The true kindergartner proceeds upon the principle asserted by Froebel, that every child is a child of nature, a child of man, and a child of God, and that education can fulfil its mission only when it views the human being in this threefold relation, and takes each into account. In other words, the true kindergartner regards with scrupulous care the physical, the intellectual, and the moral. "You cannot," says Froebel, "do heroic deeds in words, or by talking about them; but you can educate a child to self-activity and to well-doing, and through these to a faith which will not be dead." The child in the kindergarten is not only told to be good, but inspired by help and sympathy to be good. The kindergarten child is taught to manifest his love in deeds rather than in words; and a child thus taught never knows lip-service, but is led forward to that higher form of service where their good works glorify the Father, thus proving Froebel's assertion to be true, where he says, "I have based my education on religion, and it must lead to religion." The little child, after all, is the important factor in this universe.

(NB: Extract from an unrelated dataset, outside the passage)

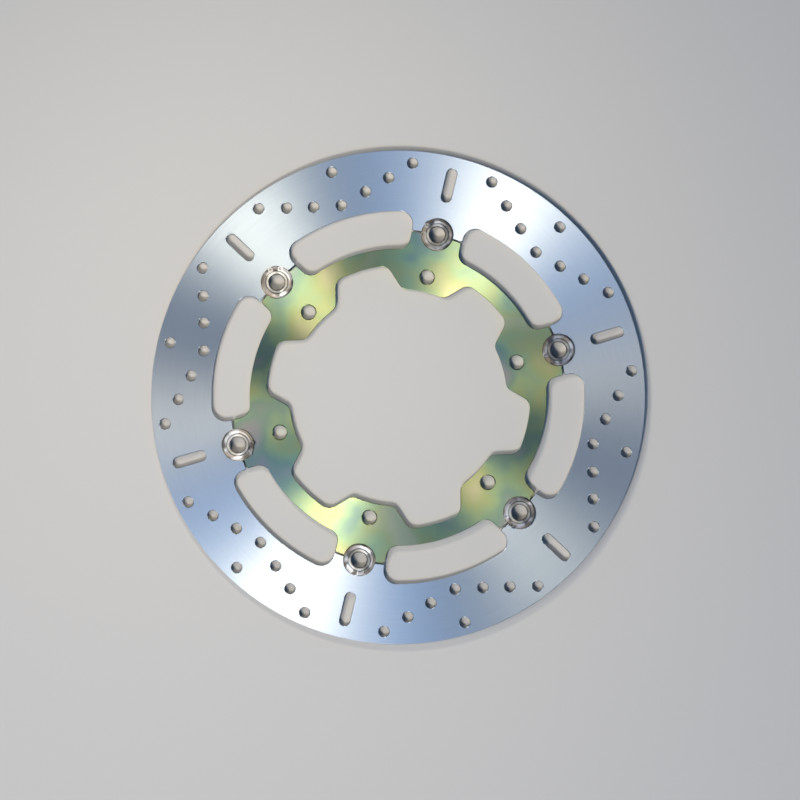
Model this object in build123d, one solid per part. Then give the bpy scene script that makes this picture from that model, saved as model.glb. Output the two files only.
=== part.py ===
from build123d import *

import os
from math import cos, pi, radians, sin

# Floating brake disc rotor for a motorcycle front wheel: a drilled friction ring, driven by a flat hub
# carrier through six hollow bobbins. Each bobbin sits in a round seat, half in the ring and half in the
# carrier, and is held from the front by a wave washer, a flat washer and an external circlip.
#
# Millimetres. The origin is the centre of the bolt circle on the hub side of the carrier. +Z points out
# of the front face, and bobbin 1 lies on +X. Radii are measured from the Z axis unless a name says more.

# Layout
BOBBINS = 6
PITCH = 360.0 / BOBBINS
THICKNESS = 5.0
SEAM_R = 101.5  # circle on which ring and carrier meet, and on which the bobbins sit
SEAM_GAP = 1.0
SPOT_R = 10.2  # the seats are spot-faced front and back, for the washers and the bobbin's flange
SPOT_DEPTH = 0.15
EDGE_BREAK = 0.3  # chamfer on every outline edge
CORNER_R = 0.9  # corners beside the seam

# Friction ring
RING_OUTER_R = 150.0
RING_INNER_R = 113.3  # between the tabs
TAB_HALF_WIDTH = 15.8
TAB_FILLET = 8.0
HOLE_R = 3.25
# Drilled holes of one sector: degrees away from the middle of the sector, and radius.
SINGLE_HOLE_RADII = (121.5, 142.5)
PAIRED_HOLES = ((7.5, 126.5), (14.0, 133.5), (20.0, 142.5))
SLOT_WIDTH = 6.4
SLOT_INNER_R = 121.8
SLOT_OUTER_R = 142.7

# Hub carrier
BAND_OUTER_R = 90.2
BAND_INNER_R = 80.2
EAR_HALF_WIDTH = 15.4
EAR_FILLET = 7.0
LOBE_TIP_R = 66.0
LOBE_TIP_HALF_WIDTH = 13.2
LOBE_SIDE_ANGLE = 44.0  # degrees between a lobe's side and its tip
LOBE_TIP_FILLET = 5.5
LOBE_ROOT_FILLET = 7.0
BOLT_CIRCLE_R = 75.0
BOLT_HOLE_R = 4.25
BOLT_HOLE_CHAMFER = 0.6  # on the front only

# Bobbin
BARREL_R = 7.0
SEAT_CLEARANCE = 0.05
BORE_R = 4.75
FLANGE_R = 9.75
FLANGE_THICKNESS = 1.4
FLOAT_CLEARANCE = 0.2  # between the flange and the spot-faced back of the disc
END_Z = 8.15
END_CHAMFER = 0.5
GROOVE_R = 6.7
GROOVE_WIDTH = 1.1

# Wave washer, flat washer and circlip, stacked on the spot-faced front in that order
STACK_GAP = 0.02
WASHER_INNER_R = 7.2
WAVES = 3
WAVE_OUTER_R = 9.85
WAVE_HEIGHT = 0.8
WAVE_SHEET = 0.3
POINTS_PER_WAVE = 8
FLAT_OUTER_R = 9.5
FLAT_THICKNESS = 0.6
FLAT_EDGE = 0.1
CLIP_THICKNESS = 1.0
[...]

When the old king demanded of the Spartans fifty of their children as hostages, they replied, "We would prefer to give you a hundred of our most distinguished men." This was but a fair testimony to the everlasting value of the child to any commonwealth and to any age. The hope of the world lies in the children. The hope of this nation lies in the little children that throng the streets to-day. Is it no small question, then, "What shall we do with our children?" It seems to me that the very best work that can be done for the world is work with the children. We talk a vast deal about the work of reclamation and restoration, reformatory institutions and the like; and all this is well, but far better is it to begin at the beginning. The best physicians are not those who only follow disease, but those who, as far as possible, go ahead and prevent it. They seek to teach the community the laws of health,—how not to get sick.
We too often start out on the principle that actuated the medical tyro who was working, might and main, over a patient burning up with fever. When gently entreated to know what he was doing, he snappishly replied: "Doing? Why, I'm trying to throw this man into a fit. I don't know much about curing fevers, but I'm death on fits. Just let me get him into a fit, and I'll fetch him!" It seems to me we often go on the same principle: we work harder in laying plans to redeem those who have fallen than to save others from falling. We seem to take it for granted that a certain condition of declension must be reached before we can work to advantage. I repeat again what I have said before—we do not begin soon enough with the children. It seems to me that both Church and State have yet to learn the vast import of those matchless words of the great Teacher Himself, where He said, pointing to a little child, "He that receiveth him in My name receiveth Me." He said it because, with omniscient vision, He saw the wondrous, folded-away possibilities imprisoned within the little child.